Sub-Saharan Africa’s voice on the global stage has been at its strongest over the past two decades when its two most powerful players have worked in concert. However, nearly ten years of deteriorating relations have seen the foundations for collective action — laid by Thabo Mbeki, the prickly intellectual who succeeded Nelson Mandela as South African head of state, and Olusegun Obasanjo, the gruff former military ruler elected as Nigeria’s civilian leader in 1999 — all but destroyed.

The men had a shared history dating back to the late 1970s when Nigeria was among the most generous and outspoken of African states supporting African National Congress exiles in their struggle against apartheid.

In power, they formed a formidable axis, making full use of international connections to map out a collaborative approach to the continent’s economic and political future. Sadly, the work they did has been squandered by their successors. More often than not in recent times the two countries have found themselves on opposing sides of continental fracas.

Relations have reached a new low in the past ten days when anti-immigrant mobs have singled out Nigerians in a wave of xenophobia sweeping South Africa. Protesters in Abuja retaliated last Thursday by attacking and looting the west African headquarters of MTN, South Africa’s flagship mobile telephone operator. One Nigerian student group is demanding that all South African businesses close and leave.

There is a risk of an escalation, one which would damage bilateral commercial ties and weaken Africa’s capacity for influence at a time when uncertainty elsewhere has pushed the continent’s priorities near to the bottom of the global agenda. A great majority of Nigerians and South Africans have no cause for mutual enmity but it would be foolish for the governments to ignore virulent voices on the fringe.

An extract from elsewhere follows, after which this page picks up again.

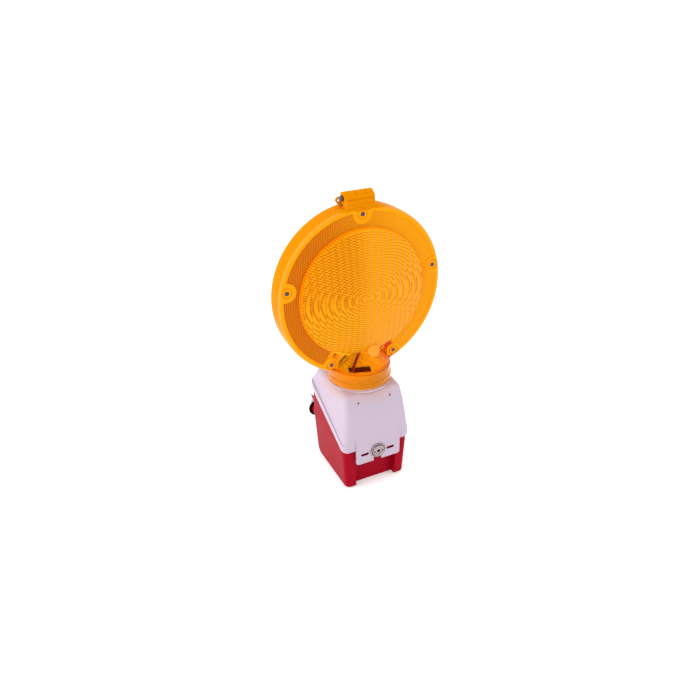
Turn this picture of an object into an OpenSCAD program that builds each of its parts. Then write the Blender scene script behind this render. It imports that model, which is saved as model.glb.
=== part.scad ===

Disturbingly in Pretoria, South African First, a political movement with a xenophobic agenda, was registered in December. It may not get far in elections initially but its message has resonance in poorer townships, where black South Africans rail against other Africans — from Zimbabwe, Nigeria, Somalia and Mozambique — who have often proved successful in their communities. The party blames foreigners for crime, wants to drive them out of the country and preserve scant economic opportunities for South Africans.

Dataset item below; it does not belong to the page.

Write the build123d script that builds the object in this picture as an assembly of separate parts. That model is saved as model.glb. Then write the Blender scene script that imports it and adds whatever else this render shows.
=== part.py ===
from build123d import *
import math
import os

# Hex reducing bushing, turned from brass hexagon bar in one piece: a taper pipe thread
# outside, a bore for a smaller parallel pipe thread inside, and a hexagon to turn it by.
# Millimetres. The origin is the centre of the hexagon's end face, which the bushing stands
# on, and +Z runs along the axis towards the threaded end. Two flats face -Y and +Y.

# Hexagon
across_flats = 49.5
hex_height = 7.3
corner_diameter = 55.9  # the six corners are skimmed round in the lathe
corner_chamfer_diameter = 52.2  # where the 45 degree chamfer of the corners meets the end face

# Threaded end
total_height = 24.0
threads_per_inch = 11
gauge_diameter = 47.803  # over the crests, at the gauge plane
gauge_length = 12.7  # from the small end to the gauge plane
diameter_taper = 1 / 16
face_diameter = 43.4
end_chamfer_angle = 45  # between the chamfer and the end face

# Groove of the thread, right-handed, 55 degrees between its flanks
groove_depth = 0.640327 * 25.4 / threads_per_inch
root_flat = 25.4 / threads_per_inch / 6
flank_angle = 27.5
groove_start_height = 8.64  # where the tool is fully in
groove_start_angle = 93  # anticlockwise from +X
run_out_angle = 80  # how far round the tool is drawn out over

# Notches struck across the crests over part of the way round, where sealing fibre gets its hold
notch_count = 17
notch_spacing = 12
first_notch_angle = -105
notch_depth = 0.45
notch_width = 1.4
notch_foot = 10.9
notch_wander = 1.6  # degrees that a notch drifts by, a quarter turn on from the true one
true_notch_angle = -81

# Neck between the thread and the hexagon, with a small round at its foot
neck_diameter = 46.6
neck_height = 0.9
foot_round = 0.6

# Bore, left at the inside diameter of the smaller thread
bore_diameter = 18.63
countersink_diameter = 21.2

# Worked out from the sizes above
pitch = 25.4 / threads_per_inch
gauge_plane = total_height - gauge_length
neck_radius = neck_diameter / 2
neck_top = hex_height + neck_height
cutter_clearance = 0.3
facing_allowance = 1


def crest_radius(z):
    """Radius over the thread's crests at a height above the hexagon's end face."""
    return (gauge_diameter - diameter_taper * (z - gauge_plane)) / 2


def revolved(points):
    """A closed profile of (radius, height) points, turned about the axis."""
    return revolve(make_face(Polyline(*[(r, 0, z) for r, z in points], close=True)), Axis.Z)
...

The response in Nigeria may be largely reactive but it should nonetheless ring alarm bells in Pretoria. The continent’s most populous nation is a vital market for South African hotels, banks, technology companies and supermarkets. More than 100 companies have invested there, bringing with them jobs and know-how. Nonetheless Nigerians resent the profits these companies export back home, exemplified by a senate investigation into alleged transfer pricing by MTN.

Between them, South Africa and Nigeria make up about half of Africa’s overall economic output. Their commercial interests are mostly complementary. It would be a tragedy if they succumbed to the nationalist rhetoric infecting and weakening the developed world.

Both governments face domestic crises exploitable by populists. They have a shared interest in putting out the bush fires as quickly as possible. That means stamping on intolerance and working hard to remind their respective publics of a shared history of which they can be proud.

Africa has enough pressing challenges without its most powerful nations fighting by proxy on the streets.